Problem requirements: Search the material for the string "with", then return every line where it is found.

Source data:
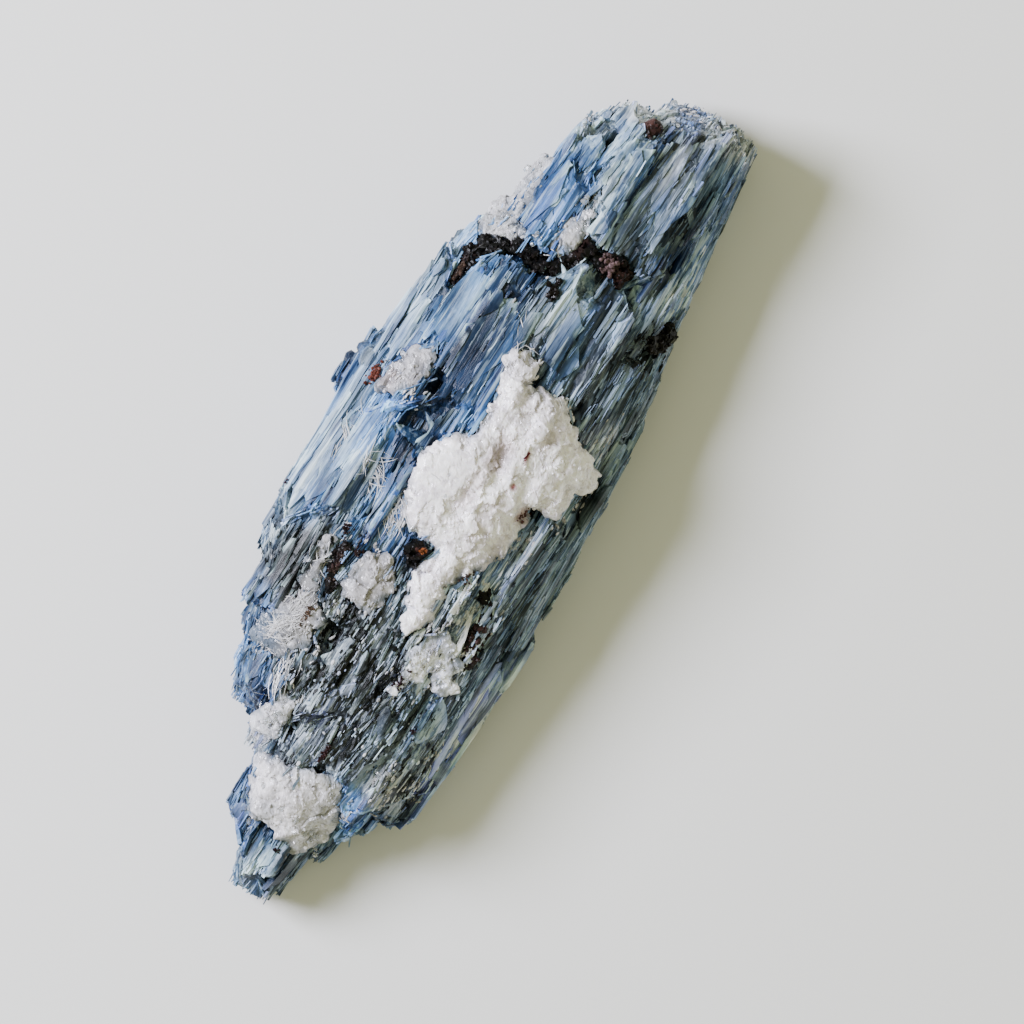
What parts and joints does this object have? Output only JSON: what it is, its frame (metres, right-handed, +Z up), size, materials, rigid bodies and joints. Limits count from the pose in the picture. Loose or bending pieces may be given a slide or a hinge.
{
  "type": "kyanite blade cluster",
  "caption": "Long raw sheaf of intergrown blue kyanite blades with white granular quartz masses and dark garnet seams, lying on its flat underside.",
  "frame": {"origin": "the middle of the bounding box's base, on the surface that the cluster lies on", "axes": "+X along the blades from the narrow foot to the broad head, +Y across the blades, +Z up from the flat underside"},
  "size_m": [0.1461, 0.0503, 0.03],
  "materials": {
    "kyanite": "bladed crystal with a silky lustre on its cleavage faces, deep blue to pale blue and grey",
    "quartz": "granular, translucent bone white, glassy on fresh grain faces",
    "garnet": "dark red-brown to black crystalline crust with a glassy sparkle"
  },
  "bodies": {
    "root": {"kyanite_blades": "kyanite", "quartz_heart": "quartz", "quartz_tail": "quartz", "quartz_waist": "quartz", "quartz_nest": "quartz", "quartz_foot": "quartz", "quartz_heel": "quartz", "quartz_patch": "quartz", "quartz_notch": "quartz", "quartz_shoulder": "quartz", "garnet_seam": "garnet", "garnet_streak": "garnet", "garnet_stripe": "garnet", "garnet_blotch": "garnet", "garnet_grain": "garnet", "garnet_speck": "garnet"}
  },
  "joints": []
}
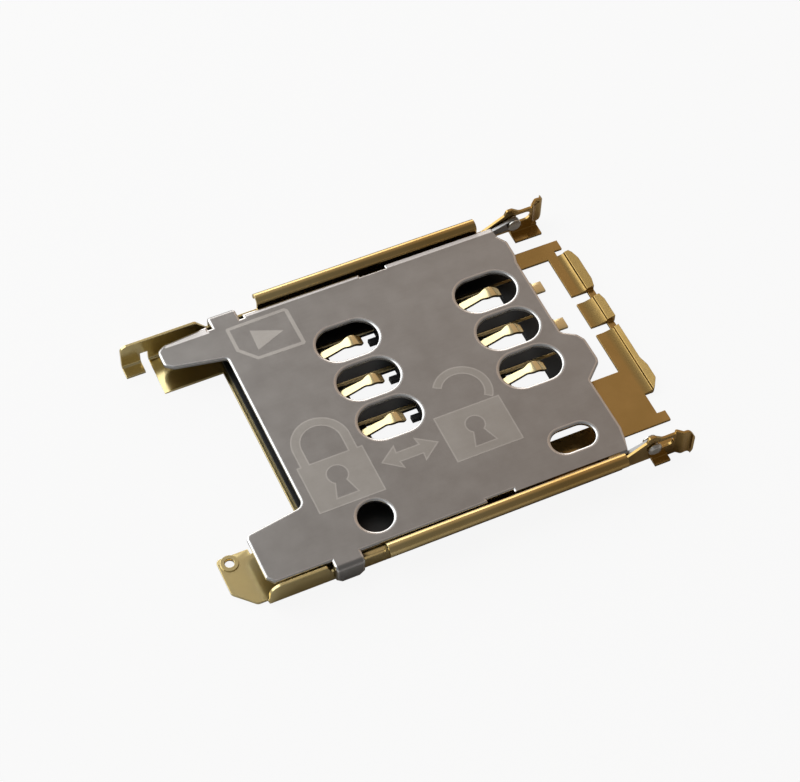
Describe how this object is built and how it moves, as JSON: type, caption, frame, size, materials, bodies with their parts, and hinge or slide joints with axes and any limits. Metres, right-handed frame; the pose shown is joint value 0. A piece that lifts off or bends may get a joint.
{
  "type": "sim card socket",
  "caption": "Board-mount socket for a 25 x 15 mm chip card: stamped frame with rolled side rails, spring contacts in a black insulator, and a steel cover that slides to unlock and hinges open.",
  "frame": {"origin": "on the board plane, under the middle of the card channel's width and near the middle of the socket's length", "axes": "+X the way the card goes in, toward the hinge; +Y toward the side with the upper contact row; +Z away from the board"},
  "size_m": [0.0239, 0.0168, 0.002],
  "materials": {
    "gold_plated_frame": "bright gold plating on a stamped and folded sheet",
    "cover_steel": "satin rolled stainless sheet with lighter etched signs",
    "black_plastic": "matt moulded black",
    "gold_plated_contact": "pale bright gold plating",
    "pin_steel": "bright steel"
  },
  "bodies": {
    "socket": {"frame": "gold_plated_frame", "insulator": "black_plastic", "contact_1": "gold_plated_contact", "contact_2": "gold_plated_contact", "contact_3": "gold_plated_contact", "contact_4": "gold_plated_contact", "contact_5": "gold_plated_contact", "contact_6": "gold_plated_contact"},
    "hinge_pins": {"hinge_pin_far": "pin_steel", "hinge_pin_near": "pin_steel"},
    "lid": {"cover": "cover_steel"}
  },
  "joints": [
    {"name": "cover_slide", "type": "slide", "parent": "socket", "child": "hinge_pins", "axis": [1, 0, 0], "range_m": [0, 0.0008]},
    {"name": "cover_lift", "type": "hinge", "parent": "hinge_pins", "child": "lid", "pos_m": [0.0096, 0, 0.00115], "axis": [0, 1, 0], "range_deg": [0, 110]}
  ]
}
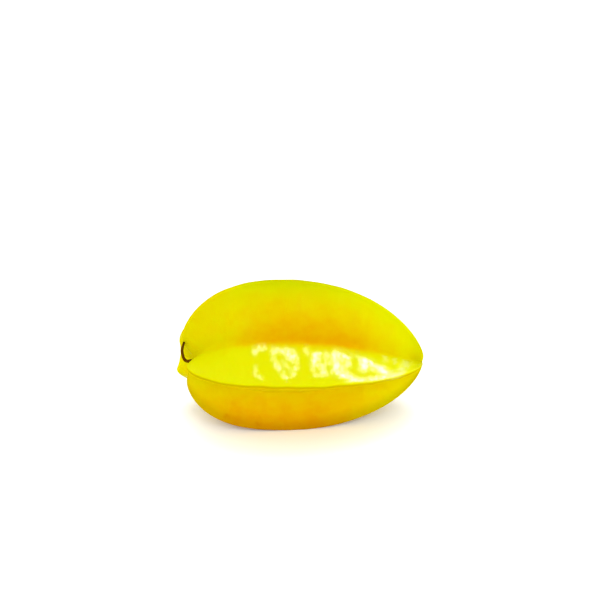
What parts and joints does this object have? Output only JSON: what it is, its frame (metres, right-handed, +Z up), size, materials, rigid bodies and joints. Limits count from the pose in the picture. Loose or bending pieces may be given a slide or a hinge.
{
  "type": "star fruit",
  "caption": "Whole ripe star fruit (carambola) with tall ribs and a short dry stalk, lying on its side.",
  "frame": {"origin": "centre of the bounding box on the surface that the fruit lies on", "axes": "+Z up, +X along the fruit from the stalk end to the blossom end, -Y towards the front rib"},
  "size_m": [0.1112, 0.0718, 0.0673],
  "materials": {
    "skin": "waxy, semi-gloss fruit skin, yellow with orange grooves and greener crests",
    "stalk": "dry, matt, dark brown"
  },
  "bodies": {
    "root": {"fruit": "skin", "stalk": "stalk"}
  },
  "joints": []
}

Result of the exercise:
  "caption": "Long raw sheaf of intergrown blue kyanite blades with white granular quartz masses and dark garnet seams, lying on its flat underside.",
    "kyanite": "bladed crystal with a silky lustre on its cleavage faces, deep blue to pale blue and grey",
    "garnet": "dark red-brown to black crystalline crust with a glassy sparkle"
Describe how this object is built and how it moves, as JSON: type, caption, frame, size, materials, bodies with their parts, and hinge or slide joints with axes and any limits. Metres, right-handed frame; the pose shown is joint value 0. A piece that lifts off or bends may get a joint.
  "caption": "Board-mount socket for a 25 x 15 mm chip card: stamped frame with rolled side rails, spring contacts in a black insulator, and a steel cover that slides to unlock and hinges open.",
  "frame": {"origin": "on the board plane, under the middle of the card channel's width and near the middle of the socket's length", "axes": "+X the way the card goes in, toward the hinge; +Y toward the side with the upper contact row; +Z away from the board"},
    "cover_steel": "satin rolled stainless sheet with lighter etched signs",
  "caption": "Whole ripe star fruit (carambola) with tall ribs and a short dry stalk, lying on its side.",
    "skin": "waxy, semi-gloss fruit skin, yellow with orange grooves and greener crests",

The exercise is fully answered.